Rating: 4/5
Anne Shirley, an orphan adopted by elderly Marilla and late Matthew Cuthbert, is now seventeen years old. With no Matthew to help out around the farm, Green Gables, Anne is unable to attend college, her lifelong dream. Marilla’s eyesight is failing and she can do neither farm work nor womanly practices. Determined to help out, Anne stays at home teaching at the school in Avonlea and assisting Marilla around the house and farm.
Mrs Rachel Lynde is Anne and Marilla’s neighbour. Her husband, Thomas, dies of an illness and although she can ‘do’ the womanly chores perfectly, her farm is slowly falling apart.
Then Marilla has an idea – how about Rachel might live with her at Green Gables, help about the farm and housework, and enable Anne to go to college with her friend Gilbert Blythe? So the next autumn, Rachel moves in at Green Gables, and Anne and Gilbert go off to college.
In the holidays, when Anne comes home, she chances across a sweet, lovely, imaginative spinster called Miss Lavendar Lewis. She finds out that one of her dear little pupils Paul Irving’s father used to be an old ‘beau’ of hers. They became engaged; had a silly dissension at which Stephen Irving left Miss Lavendar; and the latter cried and cried at two ideas: losing her fiancé, and becoming an ‘old maid’. Those ideas struck her, and she took them to heart; but there and then, she decided she would never marry again.

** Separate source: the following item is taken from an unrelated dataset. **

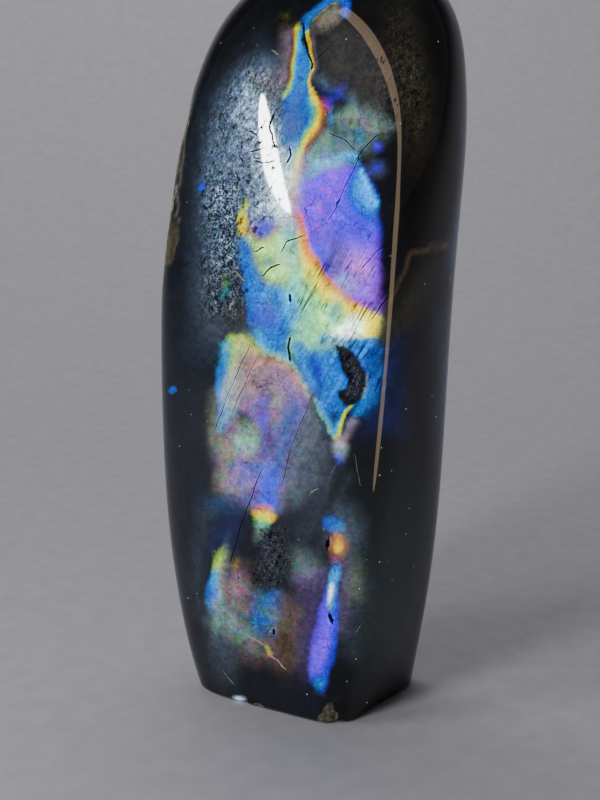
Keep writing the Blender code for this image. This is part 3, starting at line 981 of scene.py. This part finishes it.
PALE_SEAMS = {
    "amber seam": (0.8, ((246, 634), (258, 641), (267, 647), (268, 655), (277, 660), (283, 668))),
    # Painted highlight along the lit lip of the slit over the meadow
    "painted highlight on the slit's lip": (0.7, ((285, 252), (294, 246), (302, 236))),
    "white fleck": (1.0, ((237, 273), (242, 279))),
    "white scratch": (0.6, ((312, 493), (316, 490))),
    "small scratch": (0.18, ((330, 478), (336, 466))),
    "line in the dark": (0.18, ((355, 457), (360, 484))),
    "glint in the dark": (0.25, ((357, 632), (361, 625))),
    "white star": (0.8, ((275, 51), (276, 53))),
    "seam at the foot": (0.22, ((224, 672), (234, 684))),
}

# Places that aren't polished, as runs of balls: compass angle from -Y towards +X, and height and radius in
# millimetres
ROUGH_PLACES = {
    "rind on the left": ((-93, 113, 2.4), (-98, 107, 4.6), (-99, 98, 6.4), (-97, 90, 5.2), (-94, 85, 2.5)),
    "hollow in the back": ((170, 66, 4.0), (156, 54, 7.0), (146, 41, 6.0), (150, 33, 3.5)),
    "chipped base corner": ((13.5, 0.3, 2.0), (13.8, 2.4, 1.5), (14, 4.6, 1.0)),
    "chip on the base's edge": ((-50, 0.3, 1.0),),
}


def read_vectors(items, name):
    values = np.empty(len(items) * 3, np.float32)
    items.foreach_get(name, values)
    return values.reshape(-1, 3).astype(float)


def write_vectors(mesh, name, values):
    layer = mesh.attributes.new(name, "FLOAT_VECTOR", "POINT")
    layer.data.foreach_set("vector", values.astype(np.float32).ravel())


def picture_places(points, normals, turn):
    """Where the camera sees each point after walking round by turn, and how much of a stroke shows there."""
    stage = stage_settings()
    angle = math.radians(-turn)
    spin = np.array(Matrix.Rotation(angle, 3, "Z"))
    sight = points @ spin.T - np.array(stage.camera_place)
    tilt = stage.camera_tilt
    ahead = sight[:, 1] * math.cos(tilt) - sight[:, 2] * math.sin(tilt)
    above = sight[:, 1] * math.sin(tilt) + sight[:, 2] * math.cos(tilt)
    focal = stage.lens / SENSOR_WIDTH * PICTURE_HEIGHT
    across = PICTURE_WIDTH / 2 + focal * sight[:, 0] / ahead
    down = PICTURE_HEIGHT / 2 - focal * above / ahead
    facing = -np.sum(sight * (normals @ spin.T), axis=1) / np.linalg.norm(sight, axis=1)
    return across, down, smooth_share(facing, *FACING)


def wander(points, scale, reach):
    """A smooth drift in two directions for each point, up to about reach pixels."""
    noise.seed_set(WAVER_SEED)
    drift = [noise.noise_vector(Vector(point) * scale) for point in points / MM]
    return np.array(drift)[:, :2].T * reach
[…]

It so happens that Paul’s mother died a year or so before the little boy came to Avonlea with his grandmother. Then Stephen comes over to see his ‘lad’, and finds out about Miss Lewis. After a little while together, he proposes to her. She consents immediately, and little Paul is:- ‘Isstremely happy ‘bout the match, Miss Teacher, ‘cos I loves Miss Lewis with all my heart, Miss Teacher. Oh you do know, teacher.’
With the world in a respectful, ‘blissy’ state of mind, according to Anne, she goes back to college and feels at peace with her ‘dear Canada’.